I particularly like the use of the word "delighted."

Anyway, I've always found efforts at flipping this script to be appealing, and when well done, highly satisfying. Hardcore and punk rock were very good at this, and I think this helps explain their enduring appeal, why, despite being a tired, tired man, I still love Suicidal Tendencies.

There were at least two ways to flip the script. The first, much more common in British punk, was to point out that forcing children to attend schools designed in accordance with the beliefs held by progressives[1] as to what made for a productive worker also imposed an obligation upon the state once the inevitable happened and yesterday's vision of a productive worker turned out to be a 'structurally' unemployed adult with non-transferable skills in a boss' labor market. Which is really the basis for the classic, "Do They Owe Us a Living? (Of Course They Fucking Do").

The other way, more common in American punk, was to point out that the ideals and values that were being taught in these institutions were deeply incapacitating. We were their John Stuarts to their James Mill and Jeremy Bentham, guinea pigs in the creation of their particular vision of the productive and upstanding citizen. And that brings us to today's classic, "Institutionalized."
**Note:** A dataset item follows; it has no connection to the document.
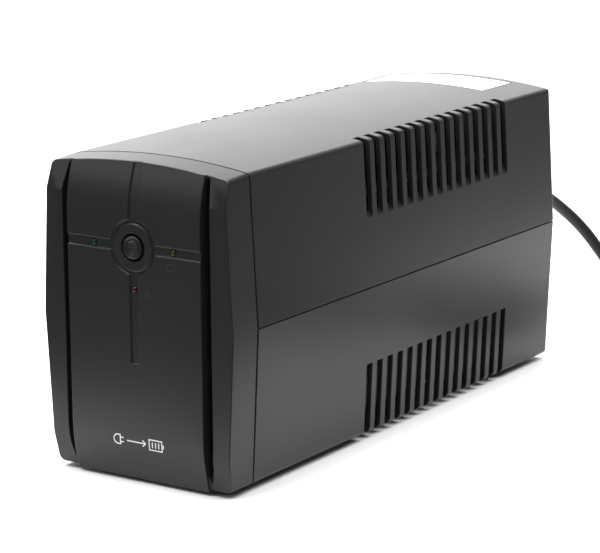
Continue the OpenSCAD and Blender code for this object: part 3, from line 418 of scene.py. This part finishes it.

In both versions, the message is pretty clear: Run Rabbit Run.




[1] Not just progressive, but really the UK conservatives have generally tended to believe that most social problems could be solved with more spanking. This could be done in school, at home, or by any decent person on the street who felt that an uppity child needed a good thrashing.

Jeffrey, Julie 1972. "Education for Children of the Poor: A Study of the Origins and Implementation of the Elementary and Secondary Education Act of 1965." PhD Thesis, Rice University.